**EXERCISE GOAL:** Repeat the material exactly, leaving nothing out.

**SUPPLIED INFORMATION:**
+++
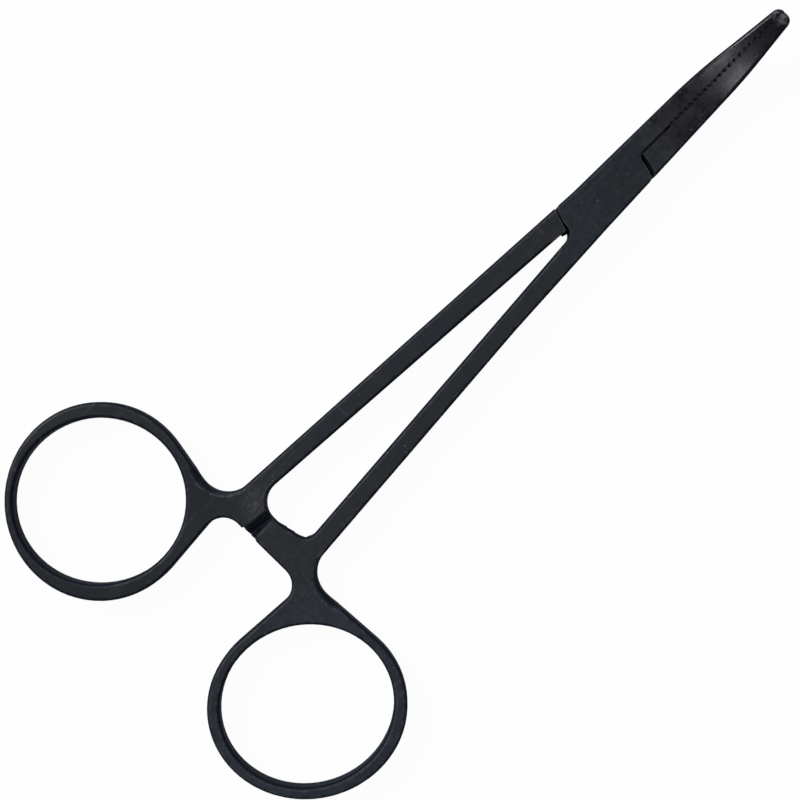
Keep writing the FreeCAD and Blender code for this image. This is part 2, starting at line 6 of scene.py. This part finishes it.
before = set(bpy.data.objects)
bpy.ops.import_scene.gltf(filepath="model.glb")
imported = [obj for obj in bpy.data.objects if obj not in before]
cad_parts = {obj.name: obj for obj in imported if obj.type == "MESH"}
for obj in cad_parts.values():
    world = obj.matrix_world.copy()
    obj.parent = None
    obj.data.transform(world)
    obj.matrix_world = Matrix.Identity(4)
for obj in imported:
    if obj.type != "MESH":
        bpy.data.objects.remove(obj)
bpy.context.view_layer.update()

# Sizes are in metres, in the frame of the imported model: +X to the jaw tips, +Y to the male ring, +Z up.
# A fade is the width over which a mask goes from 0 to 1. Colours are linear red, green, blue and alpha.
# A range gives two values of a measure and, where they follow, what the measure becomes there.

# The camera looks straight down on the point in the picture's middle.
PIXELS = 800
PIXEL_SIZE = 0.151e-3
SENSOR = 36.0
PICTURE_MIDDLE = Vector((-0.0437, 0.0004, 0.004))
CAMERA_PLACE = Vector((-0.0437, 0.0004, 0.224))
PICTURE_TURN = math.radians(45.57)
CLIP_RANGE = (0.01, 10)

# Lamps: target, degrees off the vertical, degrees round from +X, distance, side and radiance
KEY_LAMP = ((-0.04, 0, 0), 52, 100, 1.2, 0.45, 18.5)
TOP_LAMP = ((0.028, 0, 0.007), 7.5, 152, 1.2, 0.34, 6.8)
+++
**SOLUTION TO THIS EXERCISE:**
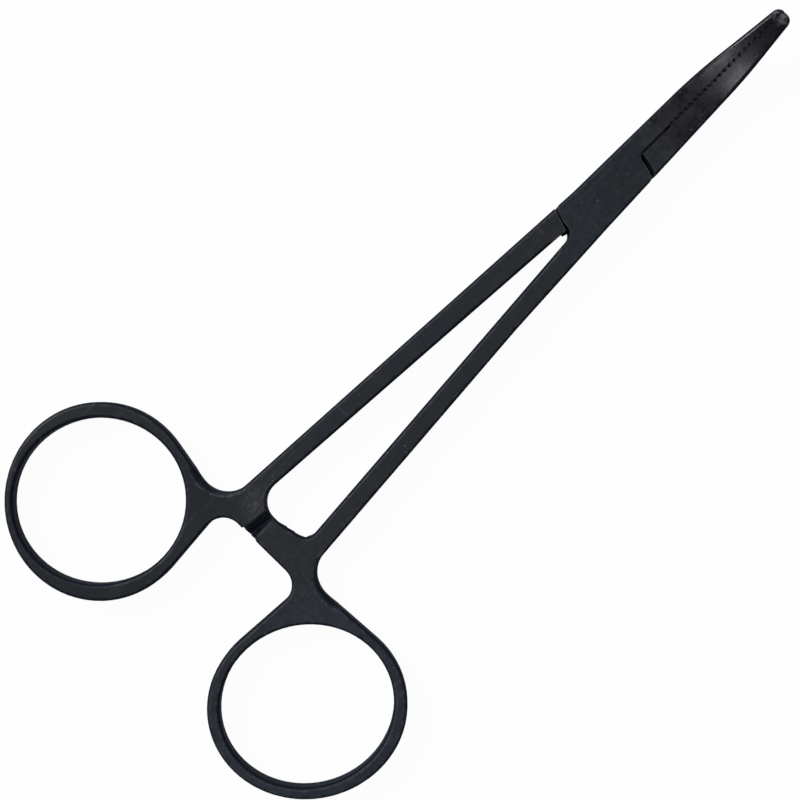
Keep writing the FreeCAD and Blender code for this image. This is part 2, starting at line 6 of scene.py. This part finishes it.
before = set(bpy.data.objects)
bpy.ops.import_scene.gltf(filepath="model.glb")
imported = [obj for obj in bpy.data.objects if obj not in before]
cad_parts = {obj.name: obj for obj in imported if obj.type == "MESH"}
for obj in cad_parts.values():
    world = obj.matrix_world.copy()
    obj.parent = None
    obj.data.transform(world)
    obj.matrix_world = Matrix.Identity(4)
for obj in imported:
    if obj.type != "MESH":
        bpy.data.objects.remove(obj)
bpy.context.view_layer.update()

# Sizes are in metres, in the frame of the imported model: +X to the jaw tips, +Y to the male ring, +Z up.
# A fade is the width over which a mask goes from 0 to 1. Colours are linear red, green, blue and alpha.
# A range gives two values of a measure and, where they follow, what the measure becomes there.

# The camera looks straight down on the point in the picture's middle.
PIXELS = 800
PIXEL_SIZE = 0.151e-3
SENSOR = 36.0
PICTURE_MIDDLE = Vector((-0.0437, 0.0004, 0.004))
CAMERA_PLACE = Vector((-0.0437, 0.0004, 0.224))
PICTURE_TURN = math.radians(45.57)
CLIP_RANGE = (0.01, 10)

# Lamps: target, degrees off the vertical, degrees round from +X, distance, side and radiance
KEY_LAMP = ((-0.04, 0, 0), 52, 100, 1.2, 0.45, 18.5)
TOP_LAMP = ((0.028, 0, 0.007), 7.5, 152, 1.2, 0.34, 6.8)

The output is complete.